Savvy hackers can steal a computer's secrets by timing its data storage transactions or measuring its power use. New research shows how to stop them.
In the last 10 years, cryptography researchers have demonstrated that even the most secure-seeming computer is shockingly vulnerable to attack. The time it takes a computer to store data in memory, fluctuations in its power consumption and even the noises it emits can betray information to a savvy assailant.
Attacks that use such indirect sources of information are called side-channel attacks, and the increasing popularity of cloud computing makes them an even greater threat. An attacker would have to be pretty motivated to install a device in your wall to measure your computer's power consumption. But it's comparatively easy to load a bit of code on a server in the cloud and eavesdrop on other applications it's running.
Fortunately, even as they've been researching side-channel attacks, cryptographers have also been investigating ways of stopping them. Shafi Goldwasser, the RSA Professor of Electrical Engineering and Computer Science at MIT, and her former student Guy Rothblum, who's now a researcher at Microsoft Research, recently posted a long report
on the website of the Electronic Colloquium on Computational Complexity, describing a general approach to mitigating side-channel attacks.
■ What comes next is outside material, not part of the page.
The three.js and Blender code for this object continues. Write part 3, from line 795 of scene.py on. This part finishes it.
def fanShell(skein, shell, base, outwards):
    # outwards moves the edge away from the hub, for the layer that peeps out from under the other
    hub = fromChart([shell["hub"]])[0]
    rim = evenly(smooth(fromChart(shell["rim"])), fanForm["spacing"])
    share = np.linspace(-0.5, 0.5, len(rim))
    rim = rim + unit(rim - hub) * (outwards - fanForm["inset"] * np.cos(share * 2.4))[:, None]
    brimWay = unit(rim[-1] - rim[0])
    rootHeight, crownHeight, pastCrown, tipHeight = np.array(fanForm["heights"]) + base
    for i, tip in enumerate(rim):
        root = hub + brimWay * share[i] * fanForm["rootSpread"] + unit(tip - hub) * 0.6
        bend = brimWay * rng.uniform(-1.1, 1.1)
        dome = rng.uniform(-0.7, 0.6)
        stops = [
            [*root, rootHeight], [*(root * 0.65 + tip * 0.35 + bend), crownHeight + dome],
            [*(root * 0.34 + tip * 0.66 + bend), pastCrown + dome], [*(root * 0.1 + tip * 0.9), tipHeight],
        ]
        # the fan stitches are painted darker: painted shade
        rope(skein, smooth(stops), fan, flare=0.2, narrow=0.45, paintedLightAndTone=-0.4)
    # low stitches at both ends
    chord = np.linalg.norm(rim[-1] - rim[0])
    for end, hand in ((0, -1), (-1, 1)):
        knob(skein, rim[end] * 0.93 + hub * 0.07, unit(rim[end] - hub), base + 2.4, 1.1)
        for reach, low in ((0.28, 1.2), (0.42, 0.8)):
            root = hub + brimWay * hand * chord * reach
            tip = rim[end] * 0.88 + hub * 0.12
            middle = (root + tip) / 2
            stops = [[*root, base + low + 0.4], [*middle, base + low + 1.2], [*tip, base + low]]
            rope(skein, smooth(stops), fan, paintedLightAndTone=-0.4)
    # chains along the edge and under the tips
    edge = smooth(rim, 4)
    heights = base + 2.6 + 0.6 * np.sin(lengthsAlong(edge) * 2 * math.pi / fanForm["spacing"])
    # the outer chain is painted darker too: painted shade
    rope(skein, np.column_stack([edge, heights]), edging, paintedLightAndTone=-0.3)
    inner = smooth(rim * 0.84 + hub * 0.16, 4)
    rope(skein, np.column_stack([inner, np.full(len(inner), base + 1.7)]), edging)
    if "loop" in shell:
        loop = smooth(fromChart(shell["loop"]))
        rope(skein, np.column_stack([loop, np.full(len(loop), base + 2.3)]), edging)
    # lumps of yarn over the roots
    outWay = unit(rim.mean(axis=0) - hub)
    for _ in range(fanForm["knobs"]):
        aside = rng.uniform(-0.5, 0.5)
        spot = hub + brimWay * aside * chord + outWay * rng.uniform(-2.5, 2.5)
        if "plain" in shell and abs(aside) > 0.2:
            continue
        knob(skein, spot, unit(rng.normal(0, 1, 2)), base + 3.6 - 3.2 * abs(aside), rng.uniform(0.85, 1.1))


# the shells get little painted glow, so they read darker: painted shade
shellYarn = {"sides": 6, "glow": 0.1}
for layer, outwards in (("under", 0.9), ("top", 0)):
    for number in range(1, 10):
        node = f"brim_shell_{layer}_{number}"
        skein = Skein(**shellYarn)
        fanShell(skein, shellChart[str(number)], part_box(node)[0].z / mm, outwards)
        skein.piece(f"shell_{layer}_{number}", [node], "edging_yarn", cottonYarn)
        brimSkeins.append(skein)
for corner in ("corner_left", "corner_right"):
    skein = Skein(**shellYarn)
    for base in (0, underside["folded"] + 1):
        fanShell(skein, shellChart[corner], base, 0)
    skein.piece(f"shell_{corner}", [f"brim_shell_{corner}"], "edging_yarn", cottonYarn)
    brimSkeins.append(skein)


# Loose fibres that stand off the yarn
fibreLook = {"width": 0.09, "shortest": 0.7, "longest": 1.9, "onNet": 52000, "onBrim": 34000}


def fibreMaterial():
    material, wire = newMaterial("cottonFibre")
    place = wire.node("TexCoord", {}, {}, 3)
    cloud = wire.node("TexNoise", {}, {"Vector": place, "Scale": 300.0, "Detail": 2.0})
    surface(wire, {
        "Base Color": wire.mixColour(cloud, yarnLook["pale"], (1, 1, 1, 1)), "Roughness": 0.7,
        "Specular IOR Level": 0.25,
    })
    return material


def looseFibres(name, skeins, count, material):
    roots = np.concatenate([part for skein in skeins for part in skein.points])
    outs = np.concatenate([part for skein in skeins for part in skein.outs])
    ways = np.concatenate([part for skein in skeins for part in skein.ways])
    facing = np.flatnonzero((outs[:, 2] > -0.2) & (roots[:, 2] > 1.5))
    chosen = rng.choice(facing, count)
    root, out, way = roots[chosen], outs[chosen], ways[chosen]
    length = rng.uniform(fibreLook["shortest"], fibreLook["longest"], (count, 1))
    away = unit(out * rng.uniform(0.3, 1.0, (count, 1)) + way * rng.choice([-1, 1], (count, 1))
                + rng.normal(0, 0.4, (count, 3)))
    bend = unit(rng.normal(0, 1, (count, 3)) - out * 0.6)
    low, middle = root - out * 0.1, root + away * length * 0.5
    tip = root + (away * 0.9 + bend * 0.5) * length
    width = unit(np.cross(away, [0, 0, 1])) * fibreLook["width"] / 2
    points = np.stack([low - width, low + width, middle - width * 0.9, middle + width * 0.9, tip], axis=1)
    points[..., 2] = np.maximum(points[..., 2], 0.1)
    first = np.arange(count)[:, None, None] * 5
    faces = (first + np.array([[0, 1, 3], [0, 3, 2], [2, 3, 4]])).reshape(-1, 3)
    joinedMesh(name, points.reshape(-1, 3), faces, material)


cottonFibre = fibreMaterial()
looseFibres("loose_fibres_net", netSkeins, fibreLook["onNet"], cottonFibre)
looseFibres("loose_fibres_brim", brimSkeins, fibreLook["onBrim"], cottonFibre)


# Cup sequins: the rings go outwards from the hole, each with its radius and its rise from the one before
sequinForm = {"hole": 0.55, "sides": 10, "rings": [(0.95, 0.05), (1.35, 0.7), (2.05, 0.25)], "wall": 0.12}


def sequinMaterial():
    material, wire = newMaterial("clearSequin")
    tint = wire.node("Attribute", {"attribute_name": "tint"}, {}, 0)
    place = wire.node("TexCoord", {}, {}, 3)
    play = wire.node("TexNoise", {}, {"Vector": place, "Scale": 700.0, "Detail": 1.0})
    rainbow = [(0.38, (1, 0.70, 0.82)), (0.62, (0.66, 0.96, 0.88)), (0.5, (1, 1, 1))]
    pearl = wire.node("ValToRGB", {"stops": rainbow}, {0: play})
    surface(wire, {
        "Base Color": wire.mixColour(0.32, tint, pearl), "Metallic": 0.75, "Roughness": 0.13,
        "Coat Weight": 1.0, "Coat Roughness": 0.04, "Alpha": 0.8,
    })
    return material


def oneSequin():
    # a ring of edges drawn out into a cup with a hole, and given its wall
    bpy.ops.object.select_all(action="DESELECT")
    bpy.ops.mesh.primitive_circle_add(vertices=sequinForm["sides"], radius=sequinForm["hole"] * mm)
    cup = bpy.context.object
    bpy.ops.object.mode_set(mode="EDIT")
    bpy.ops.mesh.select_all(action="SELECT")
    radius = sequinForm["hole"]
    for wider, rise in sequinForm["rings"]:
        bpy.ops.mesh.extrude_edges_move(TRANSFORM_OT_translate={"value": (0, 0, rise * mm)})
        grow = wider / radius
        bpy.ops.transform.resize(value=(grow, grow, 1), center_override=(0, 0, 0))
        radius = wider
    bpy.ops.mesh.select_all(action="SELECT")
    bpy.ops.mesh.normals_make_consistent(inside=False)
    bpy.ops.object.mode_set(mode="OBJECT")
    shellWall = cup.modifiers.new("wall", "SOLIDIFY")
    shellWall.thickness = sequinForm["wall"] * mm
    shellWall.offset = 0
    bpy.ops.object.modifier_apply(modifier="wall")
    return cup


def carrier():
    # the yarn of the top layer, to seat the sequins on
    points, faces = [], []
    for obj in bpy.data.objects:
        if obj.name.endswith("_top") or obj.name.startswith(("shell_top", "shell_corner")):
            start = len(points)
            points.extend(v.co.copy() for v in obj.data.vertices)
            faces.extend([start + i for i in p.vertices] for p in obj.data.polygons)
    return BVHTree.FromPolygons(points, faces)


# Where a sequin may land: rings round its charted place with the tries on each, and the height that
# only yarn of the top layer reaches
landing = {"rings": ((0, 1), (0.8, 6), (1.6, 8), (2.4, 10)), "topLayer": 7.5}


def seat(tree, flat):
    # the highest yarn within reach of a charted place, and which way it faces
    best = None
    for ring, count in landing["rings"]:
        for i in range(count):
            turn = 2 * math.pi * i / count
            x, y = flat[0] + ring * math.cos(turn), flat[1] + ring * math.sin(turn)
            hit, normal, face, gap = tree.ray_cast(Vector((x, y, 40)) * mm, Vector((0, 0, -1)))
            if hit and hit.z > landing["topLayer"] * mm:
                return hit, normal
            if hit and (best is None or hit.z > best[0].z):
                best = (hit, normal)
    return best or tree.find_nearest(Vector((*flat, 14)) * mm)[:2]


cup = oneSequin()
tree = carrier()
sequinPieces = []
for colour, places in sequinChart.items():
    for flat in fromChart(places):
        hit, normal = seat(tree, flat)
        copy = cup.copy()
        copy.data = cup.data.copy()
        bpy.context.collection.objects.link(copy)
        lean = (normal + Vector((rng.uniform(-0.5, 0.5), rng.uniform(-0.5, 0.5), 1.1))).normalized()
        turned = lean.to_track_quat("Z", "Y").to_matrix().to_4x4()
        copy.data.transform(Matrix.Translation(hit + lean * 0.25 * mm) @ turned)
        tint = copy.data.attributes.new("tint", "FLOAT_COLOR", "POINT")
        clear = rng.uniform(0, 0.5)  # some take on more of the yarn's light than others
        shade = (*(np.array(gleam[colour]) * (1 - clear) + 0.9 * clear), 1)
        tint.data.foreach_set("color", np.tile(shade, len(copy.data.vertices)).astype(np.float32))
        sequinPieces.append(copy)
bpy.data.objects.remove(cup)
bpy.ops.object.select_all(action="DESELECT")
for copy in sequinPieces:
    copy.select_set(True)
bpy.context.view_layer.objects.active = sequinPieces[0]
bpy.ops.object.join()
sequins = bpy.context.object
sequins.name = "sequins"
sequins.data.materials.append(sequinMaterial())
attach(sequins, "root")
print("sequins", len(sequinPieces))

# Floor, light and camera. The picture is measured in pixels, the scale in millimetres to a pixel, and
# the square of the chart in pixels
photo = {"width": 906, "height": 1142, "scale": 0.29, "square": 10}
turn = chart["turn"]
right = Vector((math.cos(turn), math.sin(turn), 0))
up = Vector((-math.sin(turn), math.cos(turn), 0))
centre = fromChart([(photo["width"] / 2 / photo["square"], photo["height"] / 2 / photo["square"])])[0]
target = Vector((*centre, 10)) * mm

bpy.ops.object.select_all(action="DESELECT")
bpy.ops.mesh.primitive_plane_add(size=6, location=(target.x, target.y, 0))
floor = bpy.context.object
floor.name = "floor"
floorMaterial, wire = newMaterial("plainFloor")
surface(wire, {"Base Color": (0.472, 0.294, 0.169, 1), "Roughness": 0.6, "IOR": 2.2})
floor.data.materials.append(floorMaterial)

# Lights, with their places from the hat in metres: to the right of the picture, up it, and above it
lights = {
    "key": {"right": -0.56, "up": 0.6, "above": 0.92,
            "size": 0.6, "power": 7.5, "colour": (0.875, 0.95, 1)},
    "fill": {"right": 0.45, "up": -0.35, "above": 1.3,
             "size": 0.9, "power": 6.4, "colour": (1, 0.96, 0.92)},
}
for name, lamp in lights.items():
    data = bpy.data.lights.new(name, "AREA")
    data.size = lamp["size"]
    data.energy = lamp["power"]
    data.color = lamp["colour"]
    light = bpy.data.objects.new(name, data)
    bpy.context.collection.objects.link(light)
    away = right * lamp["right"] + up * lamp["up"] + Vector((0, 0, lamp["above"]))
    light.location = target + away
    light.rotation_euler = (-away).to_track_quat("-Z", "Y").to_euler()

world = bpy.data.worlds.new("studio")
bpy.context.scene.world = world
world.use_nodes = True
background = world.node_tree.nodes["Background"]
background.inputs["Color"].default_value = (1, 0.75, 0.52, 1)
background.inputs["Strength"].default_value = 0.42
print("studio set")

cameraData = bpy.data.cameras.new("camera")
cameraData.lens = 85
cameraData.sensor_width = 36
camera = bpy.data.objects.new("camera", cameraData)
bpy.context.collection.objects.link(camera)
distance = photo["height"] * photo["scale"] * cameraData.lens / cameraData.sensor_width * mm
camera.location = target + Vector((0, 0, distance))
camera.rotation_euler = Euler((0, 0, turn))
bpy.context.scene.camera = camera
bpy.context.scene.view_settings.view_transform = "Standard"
At the Association for Computing Machinery's Symposium on Theory of Computing (STOC) in May, Goldwasser and colleagues will present a paper demonstrating how the technique she developed with Rothblum can be adapted to protect information processed on web servers.
In addition to preventing attacks on private information, Goldwasser says, the technique could also protect devices that use proprietary algorithms so that they can't be reverse-engineered by pirates or market competitors -- an application that she, Rothblum and others described at last year's AsiaCrypt conference.
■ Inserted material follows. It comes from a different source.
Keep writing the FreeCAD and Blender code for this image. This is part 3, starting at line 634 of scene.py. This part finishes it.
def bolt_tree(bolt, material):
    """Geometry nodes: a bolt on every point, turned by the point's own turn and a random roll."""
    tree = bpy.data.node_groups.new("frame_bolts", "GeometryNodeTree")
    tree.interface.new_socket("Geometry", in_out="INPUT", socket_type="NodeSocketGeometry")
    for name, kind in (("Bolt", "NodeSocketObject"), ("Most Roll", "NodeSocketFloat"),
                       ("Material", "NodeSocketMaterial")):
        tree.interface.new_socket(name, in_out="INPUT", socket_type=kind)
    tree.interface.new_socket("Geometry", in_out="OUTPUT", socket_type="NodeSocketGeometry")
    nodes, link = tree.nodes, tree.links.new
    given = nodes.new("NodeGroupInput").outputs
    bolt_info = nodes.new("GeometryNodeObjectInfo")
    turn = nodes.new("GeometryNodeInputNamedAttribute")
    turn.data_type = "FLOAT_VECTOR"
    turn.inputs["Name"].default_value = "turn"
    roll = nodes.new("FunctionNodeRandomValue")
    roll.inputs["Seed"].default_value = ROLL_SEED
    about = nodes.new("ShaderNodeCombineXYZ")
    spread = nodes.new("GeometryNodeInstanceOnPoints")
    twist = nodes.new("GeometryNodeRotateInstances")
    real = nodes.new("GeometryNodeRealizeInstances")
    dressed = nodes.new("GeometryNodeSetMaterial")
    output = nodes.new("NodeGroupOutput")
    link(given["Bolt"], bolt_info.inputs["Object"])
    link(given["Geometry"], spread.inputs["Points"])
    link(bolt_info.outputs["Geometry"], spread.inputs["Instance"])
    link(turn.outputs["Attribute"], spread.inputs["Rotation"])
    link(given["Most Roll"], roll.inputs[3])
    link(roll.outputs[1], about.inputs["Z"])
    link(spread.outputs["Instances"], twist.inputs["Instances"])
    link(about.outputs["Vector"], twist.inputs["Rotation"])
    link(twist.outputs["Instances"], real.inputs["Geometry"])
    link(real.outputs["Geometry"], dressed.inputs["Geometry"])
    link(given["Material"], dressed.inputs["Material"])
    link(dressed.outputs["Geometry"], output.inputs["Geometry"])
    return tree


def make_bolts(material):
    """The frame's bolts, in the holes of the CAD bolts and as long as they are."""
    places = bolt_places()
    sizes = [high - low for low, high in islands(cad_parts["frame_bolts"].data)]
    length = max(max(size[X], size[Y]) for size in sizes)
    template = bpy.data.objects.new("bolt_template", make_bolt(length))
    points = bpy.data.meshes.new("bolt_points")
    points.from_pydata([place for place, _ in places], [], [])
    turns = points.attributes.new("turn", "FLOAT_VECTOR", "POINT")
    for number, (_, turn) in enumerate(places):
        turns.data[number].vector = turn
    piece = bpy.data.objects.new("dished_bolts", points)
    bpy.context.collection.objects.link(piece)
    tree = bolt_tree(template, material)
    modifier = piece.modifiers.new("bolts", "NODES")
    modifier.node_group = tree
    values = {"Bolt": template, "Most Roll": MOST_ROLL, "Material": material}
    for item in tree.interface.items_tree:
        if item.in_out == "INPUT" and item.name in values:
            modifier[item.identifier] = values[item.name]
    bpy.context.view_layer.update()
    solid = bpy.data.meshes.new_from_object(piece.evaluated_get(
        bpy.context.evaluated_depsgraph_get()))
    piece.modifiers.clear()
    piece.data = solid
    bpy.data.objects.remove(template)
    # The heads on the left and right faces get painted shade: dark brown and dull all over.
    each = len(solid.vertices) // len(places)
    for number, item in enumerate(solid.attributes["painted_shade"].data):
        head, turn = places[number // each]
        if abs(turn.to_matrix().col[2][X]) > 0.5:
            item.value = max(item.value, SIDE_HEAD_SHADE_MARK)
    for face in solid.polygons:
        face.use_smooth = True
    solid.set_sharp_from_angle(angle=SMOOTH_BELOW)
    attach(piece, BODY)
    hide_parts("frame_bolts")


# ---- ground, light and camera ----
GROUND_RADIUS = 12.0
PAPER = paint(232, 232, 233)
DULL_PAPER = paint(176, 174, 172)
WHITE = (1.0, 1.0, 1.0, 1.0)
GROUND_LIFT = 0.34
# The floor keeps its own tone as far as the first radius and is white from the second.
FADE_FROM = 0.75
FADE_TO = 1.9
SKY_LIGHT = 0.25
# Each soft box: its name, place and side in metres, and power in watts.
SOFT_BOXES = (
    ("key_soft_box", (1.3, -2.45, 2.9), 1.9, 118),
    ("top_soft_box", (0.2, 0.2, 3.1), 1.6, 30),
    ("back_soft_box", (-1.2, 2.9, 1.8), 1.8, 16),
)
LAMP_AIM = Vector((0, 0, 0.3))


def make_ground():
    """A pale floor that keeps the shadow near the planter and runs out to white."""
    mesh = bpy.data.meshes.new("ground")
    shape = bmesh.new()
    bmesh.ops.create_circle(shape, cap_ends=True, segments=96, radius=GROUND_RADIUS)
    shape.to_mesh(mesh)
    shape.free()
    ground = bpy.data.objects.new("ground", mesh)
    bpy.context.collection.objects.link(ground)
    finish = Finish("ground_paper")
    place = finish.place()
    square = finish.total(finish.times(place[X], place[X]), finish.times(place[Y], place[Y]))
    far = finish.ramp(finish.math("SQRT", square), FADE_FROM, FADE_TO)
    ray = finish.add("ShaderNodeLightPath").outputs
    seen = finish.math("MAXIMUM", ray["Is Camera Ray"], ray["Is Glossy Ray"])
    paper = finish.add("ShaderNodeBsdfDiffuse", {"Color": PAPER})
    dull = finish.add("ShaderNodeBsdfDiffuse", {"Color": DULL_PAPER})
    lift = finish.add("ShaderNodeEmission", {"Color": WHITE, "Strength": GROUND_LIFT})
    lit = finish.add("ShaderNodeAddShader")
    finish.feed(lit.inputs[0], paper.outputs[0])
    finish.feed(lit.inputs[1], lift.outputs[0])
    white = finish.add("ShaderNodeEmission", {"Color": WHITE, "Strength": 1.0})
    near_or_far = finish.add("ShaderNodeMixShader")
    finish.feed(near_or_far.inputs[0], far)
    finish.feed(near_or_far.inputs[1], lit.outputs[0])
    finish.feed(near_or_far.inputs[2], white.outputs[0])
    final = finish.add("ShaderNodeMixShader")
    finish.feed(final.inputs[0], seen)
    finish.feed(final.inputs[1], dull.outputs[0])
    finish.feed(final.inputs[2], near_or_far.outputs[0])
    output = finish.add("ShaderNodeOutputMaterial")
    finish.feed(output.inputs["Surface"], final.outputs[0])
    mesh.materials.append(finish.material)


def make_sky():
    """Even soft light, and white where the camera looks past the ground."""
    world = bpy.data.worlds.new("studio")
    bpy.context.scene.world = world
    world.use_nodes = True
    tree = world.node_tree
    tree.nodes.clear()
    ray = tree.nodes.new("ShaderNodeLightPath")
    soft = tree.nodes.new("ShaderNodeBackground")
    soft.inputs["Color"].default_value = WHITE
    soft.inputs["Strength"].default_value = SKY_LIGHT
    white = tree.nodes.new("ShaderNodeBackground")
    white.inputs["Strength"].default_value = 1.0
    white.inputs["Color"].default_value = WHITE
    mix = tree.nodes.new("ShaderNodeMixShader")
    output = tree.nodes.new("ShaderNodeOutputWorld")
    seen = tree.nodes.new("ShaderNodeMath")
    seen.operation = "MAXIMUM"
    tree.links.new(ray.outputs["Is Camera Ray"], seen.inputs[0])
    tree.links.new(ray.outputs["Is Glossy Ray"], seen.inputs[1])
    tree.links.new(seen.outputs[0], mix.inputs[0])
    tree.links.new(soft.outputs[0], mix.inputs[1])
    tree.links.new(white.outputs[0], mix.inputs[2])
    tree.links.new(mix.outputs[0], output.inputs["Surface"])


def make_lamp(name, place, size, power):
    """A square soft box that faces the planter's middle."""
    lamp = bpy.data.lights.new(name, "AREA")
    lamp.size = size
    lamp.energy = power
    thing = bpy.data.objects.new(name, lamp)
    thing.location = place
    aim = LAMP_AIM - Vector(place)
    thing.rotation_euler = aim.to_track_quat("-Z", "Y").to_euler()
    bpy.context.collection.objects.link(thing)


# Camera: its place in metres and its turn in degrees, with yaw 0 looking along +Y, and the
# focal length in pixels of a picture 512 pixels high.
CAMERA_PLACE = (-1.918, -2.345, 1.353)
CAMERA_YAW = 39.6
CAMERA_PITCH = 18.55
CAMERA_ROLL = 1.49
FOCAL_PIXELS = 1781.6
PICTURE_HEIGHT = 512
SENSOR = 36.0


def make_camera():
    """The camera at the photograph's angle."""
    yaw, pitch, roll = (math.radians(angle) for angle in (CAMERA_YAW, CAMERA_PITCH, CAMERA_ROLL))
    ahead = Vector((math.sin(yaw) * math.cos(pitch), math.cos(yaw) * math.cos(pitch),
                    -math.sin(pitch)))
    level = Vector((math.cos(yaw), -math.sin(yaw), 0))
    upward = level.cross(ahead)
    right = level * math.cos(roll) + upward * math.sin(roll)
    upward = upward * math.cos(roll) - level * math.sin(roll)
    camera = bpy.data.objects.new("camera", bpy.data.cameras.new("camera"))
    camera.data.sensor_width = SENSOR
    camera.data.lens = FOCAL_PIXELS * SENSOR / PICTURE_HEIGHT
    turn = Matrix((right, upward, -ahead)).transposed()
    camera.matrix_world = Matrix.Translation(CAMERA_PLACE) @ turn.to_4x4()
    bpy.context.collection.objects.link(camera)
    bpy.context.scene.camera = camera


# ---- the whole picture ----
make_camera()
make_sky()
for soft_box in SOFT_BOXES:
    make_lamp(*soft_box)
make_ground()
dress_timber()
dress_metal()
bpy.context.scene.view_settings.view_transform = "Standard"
Today, when a personal computer is in use, it's usually running multiple programs -- say, a word processor, a browser, a PDF viewer, maybe an email program or a spreadsheet program. All the programs are storing data in memory, but the laptop's operating system won't let any program look at the data stored by any other. The operating systems running on servers in the cloud are no different, but a malicious program could launch a side-channel attack simply by sending its own data to memory over and over again. From the time the data storage and retrieval takes, it can infer what the other programs are doing with remarkable accuracy.
Goldwasser and Rothblum's technique obscures the computational details of a program, whether it's running on a laptop or a server. Their system converts a given computation into a sequence of smaller computational modules. Data fed into the first module is encrypted, and at no point during the module's execution is it decrypted. The still-encrypted output of the first module is fed into the second module, which encrypts it in yet a different way, and so on.
The encryption schemes and the modules are devised so that the output of the final module is exactly the output of the original computation. But the operations performed by the individual modules are entirely different. A side-channel attacker could extract information about how the data in any given module is encrypted, but that won't let him deduce what the sequence of modules do as a whole. "The adversary can take measurements of each module," Goldwasser says, "but they can't learn anything more than they could from a black box."
The report by Goldwasser and Rothblum describes a type of compiler, a program that takes code written in a form intelligible to humans and converts it into the low-level instruction intelligible to a computer. There, the computational modules are an abstraction: The instruction that inaugurates a new module looks no different from the instruction that concluded the last one. But in the STOC paper, the modules are executed on different servers on a network.
According to Nigel Smart, a professor of cryptology in the computer science department at the University of Bristol in England, the danger of side-channel attacks "has been known since the late '90s."
"There's a lot of engineering that was done to try to prevent this from being a problem," Smart says, "a huge amount of engineering work. This is a megabucks industry." Much of that work, however, has relied on trial and error, Smart says. Goldwasser and Rothblum's study, on the other hand, "is a much more foundational study, looking at really foundational, deep questions about what is possible."
Moreover, Smart says, previous work on side-channel attacks tended to focus on the threat posed to handheld devices, such as cellphones and smart cards. "It would seem to me that the stuff that is more likely to take off in the long run is the stuff that's talking about servers," Smart says. "I don't know anyone else outside MIT who's looking at that."
Smart cautions, however, that the work of Goldwasser and her colleagues is unlikely to yield practical applications in the near future. "In security, and especially cryptography, it takes a long time to go from an academic idea to something that's actually used in the real world," Smart says. "They're looking at what could be possible in 10, 20 years' time."